Zott and Epstein grew up in Michigan and now live in the suburbs of Detroit with their wives. They only met in the last couple of years, but they act like platonic life partners, finishing each others sentences and offering unsolicited compliments of each others work. Epstein, sitting on a bar stool in Brooklyn, New York’s Rock Shop, explains that, prior to forming Dale Earnhardt Jr. Jr., Zott had already “done a ton of stuff,” releasing albums as a solo artist and as a member of the band Great Fiction. Zott says that Epstein also had a fruitful pre-Dale career in a band called Silent Years. “Josh has toured a lot,” Zott says. “I have not. I’m more of a hermit.” But the guys found common ground in a love of being in the studio—and a hesitation of sharing their work with other people. “It’s hard to trust other people, and I’ve liked working by myself and controlling the whole atmosphere,” says Zott. That mentality changed when Zott and Epstein first met. “He was someone that came in and immediately there was a sense of trust.”
Dale Earnhardt Jr. Jr. – Skeletons by Dale Earnhardt Jr. Jr.
The two were aware of each others existence prior to meeting because they both circulated in the Detroit music community, but the spread-out, non-competitive, stylistically varied scene kept them from interacting. They finally met face to face when Zott came over to Epstein’s apartment to pick up a DVD from Epstein’s roommate. Epstein recalls Zott playing him a Great Fiction song called “Pale Ego” (“It’s an awesome song,” says Epstein. “Thank you,” says Zott.) but they only started collaborating after that initial meet-up because of a follow-up phone call. Epstein rang Zott “out of the blue, like a true gentleman,” Zott says, “and said he wanted to get together and maybe make some music.” Epstein dropped in on Zott and played him what would become the song “Simple Girl,” which turned up on the debut Dale Earnhardt Jr. Jr. EP, Horse Power, released last July on the Michigan label Quite Scientific. Epstein says that while he may have hesitated sharing his songs with others in the past, he already knew Zott’s writing and production styles going into that first session, so he was OK with letting him into his world. “I was confident going into it that I was going to let him change my music.”

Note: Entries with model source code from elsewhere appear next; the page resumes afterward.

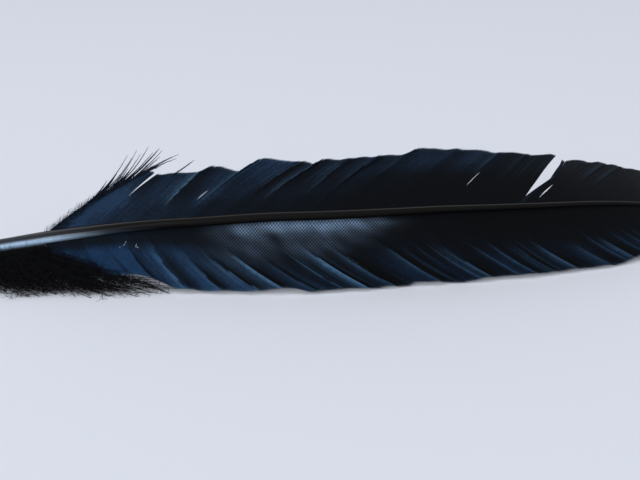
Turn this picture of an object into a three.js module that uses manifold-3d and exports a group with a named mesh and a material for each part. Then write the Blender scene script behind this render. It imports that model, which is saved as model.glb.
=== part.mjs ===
// A turkey's tail feather, lying as it comes to rest on a level surface: the quill's end, the tip
// and the free edge of the near vane touch the surface, so the whole blade leans over by about 45
// degrees.  It grew as one piece, so it is one solid: a tapered shaft, a vane to each side whose
// barbs have locked into overlapping locks, and a tuft of down at the foot of the vanes.
//
// Millimetres, +X from quill to tip, +Z up, +Y from the near vane to the far one.

import * as THREE from 'three';
import Module from 'manifold-3d';
import { mergeVertices } from 'three/addons/utils/BufferGeometryUtils.js';

// ---- Driving dimensions -------------------------------------------------------------------------

// Where the whole feather is set down, so that its box stands centred on the origin.
const setDown = [-8, 22.8, -0.2];

// The shaft's middle line: x, y, z.
const shaftLine = [
  [-165, -27.5, 2.3], [-150, -30.5, 5.2], [-127, -33.8, 10.4], [-101, -37.4, 16], [-73, -40.4, 21],
  [-45, -42.3, 24.3], [-10, -42, 26.4], [30, -38.4, 26.8], [70, -30.8, 25.3], [107, -18.8, 22.2],
  [133, -8.2, 18.6], [152, 1, 13.4], [166, 8.5, 7.6], [182, 17.5, 1.2],
];
// The shaft's half width across the blade, half height through it, and how far it stands towards
// the near vane from its line: x, width, height, aside.
const shaftSize = [
  [-165, 0.9, 0.9, 0.3], [-163.5, 1.7, 1.7, 0.3], [-158, 2.3, 2.3, 0.3], [-145, 2.8, 2.8, 0.4],
  [-127, 2.85, 2.85, 0.4], [-101, 2.85, 2.8, 0.3], [-89, 2.65, 2.6, 0.5], [-77, 2.2, 2.3, 0.5],
  [-65, 1.95, 2.1, 0.6], [-42, 1.95, 2.1, 1.2], [4, 1.83, 1.95, 1.2], [27, 1.6, 1.8, 1],
  [50, 1.4, 1.6, 0.4], [87, 1.2, 1.4, -0.1], [114, 1.03, 1.2, -0.7], [129, 0.95, 1.1, -0.8],
  [150, 0.75, 0.85, -0.3], [172, 0.35, 0.4, 0],
];
const shaftSides = 10;
const shaftStep = 9;
const shaftDrop = 0.4; // how far the shaft hangs below the vanes, in half heights

const vaneThickness = 0.7;
const vaneWidth = 30; // the width over which a vane turns from its root lean to its edge lean
const rippleDrop = 1.6; // the length of shaft over which one lock steps down to the next

// Each vane: side is -1 towards the viewer and +1 away.  lean is the slope of the blade in degrees
// at the shaft and at the free edge, by x.  barbs is the angle at which a barb leaves the shaft and
// how far it has turned forward at its tip, in degrees, by root.  lengths is each barb's length by
// root.  crests are the raised lips where one lock overlaps the next, with their heights.  slits are
// where barbs have come unhooked: how far the barbs of either side have moved, by share of length.
const nearVane = {
  side: -1,
  lean: [
    [-110, 46, 60], [-50, 46, 61], [0, 47, 62], [40, 54, 66], [70, 50, 64], [100, 46, 58],
    [130, 41, 53], [150, 38, 46], [178, 26, 30],
  ],
  barbs: [
    [-108, 62, 28], [-84, 66, 28], [-74, 66, 27], [-66, 61, 24], [-56, 56, 21], [-46, 52, 22],
    [-36, 51, 24], [0, 50, 23], [24, 50, 22], [54, 49, 21], [84, 47, 20], [108, 45, 18],
    [120, 43, 17], [132, 40, 16], [144, 36, 15], [154, 29, 12], [162, 20, 8], [168, -2, 2],
  ],
  lengths: [
    [-108, 25.5], [-100, 25.8], [-94, 26], [-88, 26.2], [-84.5, 26.6], [-82.5, 27.3], [-80, 29],
    [-77.5, 31.3], [-75, 34], [-70, 36.2], [-67, 38.4], [-61, 40.5], [-55, 43.1], [-49, 45.1],
    [-46, 45.6], [-43.5, 46.8], [-40, 49.9], [-34, 49.7], [-25, 49.2], [-16, 49.7], [-10, 48.9],
    [-7, 49.2], [-4, 49], [-2, 48], [0, 47.1], [5, 47], [8, 46.9], [12, 47.4], [17, 47.8],
    [23, 46.9], [29, 45.4], [35, 45.2], [59, 45.1], [65, 44.6], [83, 44.5], [87, 43.8], [92, 42],
    [97, 39.9], [108, 37], [120, 33.5], [132, 30], [144, 25.5], [154, 21], [162, 17], [168, 13],
  ],
  crests: [
    [-108, 0.3], [-79, 1.2], [-70, 1.2], [-61.5, 1.3], [-54, 1.4], [-47, 1.4], [-38.5, 0.8],
    [-28.5, 0.8], [-19.7, 1.6], [-9, 1.2], [10.5, 1.5], [31.5, 1.6], [50, 1.5], [58, 0.8],
    [67, 1.1], [81.5, 1.2], [95.5, 1.1], [110, 0.8], [122, 0.7], [134, 0.6], [148, 0.5],
    [168, 0.3],
  ],
  slits: [],
  rows: [-0.012, 0.16, 0.34, 0.52, 0.68, 0.84, 1],
};
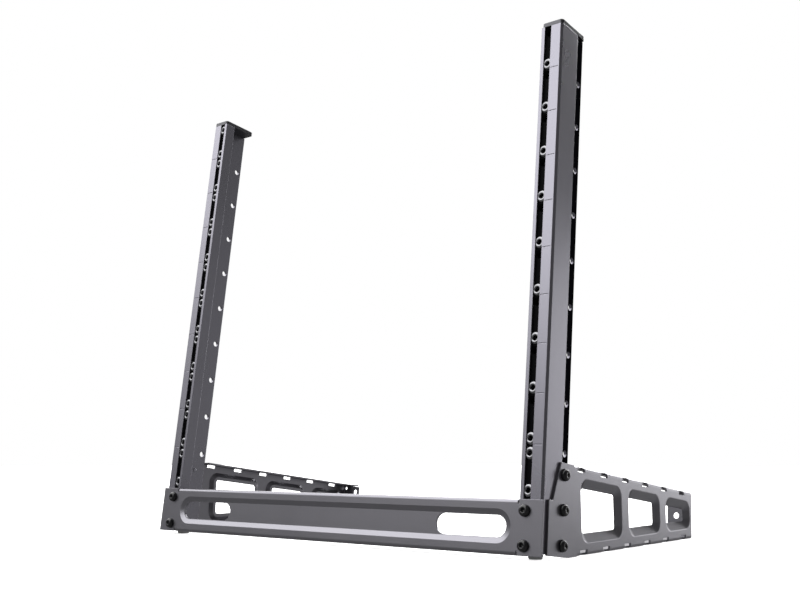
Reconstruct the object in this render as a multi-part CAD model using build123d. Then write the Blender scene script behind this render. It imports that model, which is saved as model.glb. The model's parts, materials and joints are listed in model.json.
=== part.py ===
"""Open desktop rack for 19-inch equipment: two leaning posts, a front beam and two side plates.

The right-hand pieces are drawn and the left-hand ones are their mirror images. What belongs to a
post is drawn upright in a post frame (x across, y rearward from the post's front face, z along
the post from its lowest scored line) and then tipped back by the lean.
"""

import os
from math import atan, cos, radians, sin, tan

from build123d import *

# Rack standard
rack_unit = 44.45
hole_columns = 465.1
pair_half = 6.35

# Stance of the posts: how far they lean, how long they are, and how far their heels clear the floor
lean = 7.1
units_above = 9
post_below = 91.0
heel_clearance = 0.873

# Post section
clear_opening = 451.2
post_width = 22.5
post_depth = 44.7
box_depth = 12.8
corner_chamfer = 2.0
outer_face_end = 29.8
web_recess = 3.1
web_wall = 2.8
slot_width = 7.0
lip = 2.0
score_depth = 0.35
score_width = 0.7
score_margin = 1.0

# Threaded strip held behind the slot lips
strip_width = 10.0
strip_thickness = 4.5
strip_play = 0.25
relief_depth = 4.5
countersink = 9.6
countersink_depth = 1.6
thread_bore = 5.0

# Cable holes in the posts' rear webs
web_hole = 6.2
web_hole_back = 5.7
web_hole_drop = 3.3

# Post caps, a little shorter than the posts' webs
cap_thickness = 4.1
cap_back = 1.3
cap_corner = 3.2

# Sheet metal
sheet = 2.0
bend = 3.0
bolt_hole = 6.4

# Front beam, pressed from sheet
beam_top = -46.6
beam_height = 47.0
beam_flange = 18.0
beam_gap = 0.7
bend_relief_width = 1.3
bend_relief_drop = 4.0
ear_bolt_drop = 9.5
ear_bolt_pitch = 29.1

# Long recess and oval cut-outs in the beam
press_margin = 31.3
press_top = 8.7
press_height = 29.4
press_depth = 2.0
press_run = 4.8
oval_inner = 138.1
oval_length = 75.0
oval_height = 18.8

# Side plates, bent from sheet; their reach is taken at the floor
plate_reach = 294.8
rear_lean = 4.6
plate_top = -12.2
plate_front = 7.5
plate_front_top = -45.6
plate_step = 6.5
slant_head = 25.7
plate_heel = 31.6
panel_gap = 1.8
top_flange = 12.0
base_flange = 26.0
rear_flange = 27.5
side_bolt_back = 31.2
side_bolt_drop = 10.4
side_bolt_pitch = 30.0

# Flared windows in the side plates
window_ends = [(56.2, 134.0), (148.2, 216.6), (230.6, 289.5)]
window_sill = 10.5
window_head = 10.3
window_corner = 11.0
corner_share = 0.45
flare_run = 8.0
flare_depth = 4.8
rim_round = 2.5

# Slots across the side plates' bends
edge_slot_length = 13.0
edge_slot_drop = 4.9
edge_slot_inset = 3.4
edge_slot_first = 58.9
edge_slot_pitch = 42.5

# Holes in the side plates' rear flanges
rear_hole = 6.5
lower_hole_inset = 17.7
lower_hole_height = 22.9
upper_hole_inset = 21.6
upper_hole_drop = 9.6
corner_hole = 4.2
corner_hole_inset = 5.0

# Bumper feet
foot_top = 15.0
foot_base = 12.0
foot_back = 17.7

# Construction aids: how far a cutter runs past what it cuts, and how near an edge is found
overrun = 1.0
nearness = 0.1

# Values worked out from the sizes above
opening_half = clear_opening / 2
outer_half = opening_half + post_width
plate_outer = outer_half + sheet
column = hole_columns / 2
post_top = units_above * rack_unit
zero_line_height = heel_clearance + post_below * cos(radians(lean)) + post_depth * sin(radians(lean))
beam_bottom = beam_top - beam_height
slope = tan(radians(lean))
rear_slope = tan(radians(rear_lean))
flare_angle = atan(flare_depth / flare_run)


def tipped(shape):
    """Turn a shape from the upright post frame to its leaning place."""
    return Pos(0, 0, zero_line_height) * Rot(-lean, 0, 0) * shape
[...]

Zott and Esptein kept meeting after that, working on music from 10 a.m. until 5 p.m. every day so that they could hang out with their wives at night. The hours were the most regimented thing about the partnership, which the guys viewed as a fun, collaborative experiment. Before they knew it, they had recorded enough material in Zott’s basement to make an EP, which they shared with friends. “I remember the first four people I played it for were like, ‘Holy crap, this is really good.’ And I hadn’t ever really considered it,” Epstein says. Inspired by the positive feedback, the band, dubbed Dale Earnhardt Jr. Jr. in an effort to keep things light and offer no clues as to the sound of the music, released the Horse Power EP and started playing live.
The group began touring the EP, which only consisted of three original songs and a cover of the Beach Boys’ “God Only Knows.” But Epstein and Zott had kept writing and recording in Zott’s basement since the release, so they were able to play about six or seven songs live in half-hour sets. Some of these shows caught the eyes of scouts for Warner Bros., who signed the band in May. “They saw us at CMJ,” Epstein says. “So CMJ, take some credit,” adds Zott.
Dale Earnhardt Jr. Jr. released its debut album, It’s A Corporate World, on June 7. The album features the three original songs from the EP, a cover of the late Gil Scott-Heron’s “We Almost Lost Detroit,” plus eight more originals. The group members did have a chance to go back and rerecord some vocals from the EP tracks before putting them on the LP, though they did not want to tinker with it too much. “You could keep changing songs for 20 years,” Zott says. “The point is, don’t do it. That was a moment. Let it happen. Let people heart it, and then move on because you’ve got to be able to create something new.”
Aside from the minor tweaks, the album, which Zott calls “A score for DIY,” reflects those basement recordings. “It’s different from my other projects because they were very serious,” Zott says. Not that the guys don’t take this Dale Earhardt Jr. Jr. stuff seriously. “I think we both believe that you don’t have to be really serious all the time to make serious art,” says Epstein. Hours later, Zott and Epstein strip out of their NASCAR outfits on the Rock Shop stage to reveal more formal suits and ties—the guys’ new onstage uniform—underneath. But by the time they get to their encore of Steve Winwood’s “Higher Love,” you’ve learned that these guys could dress like the Grim Reaper and still show you a good time.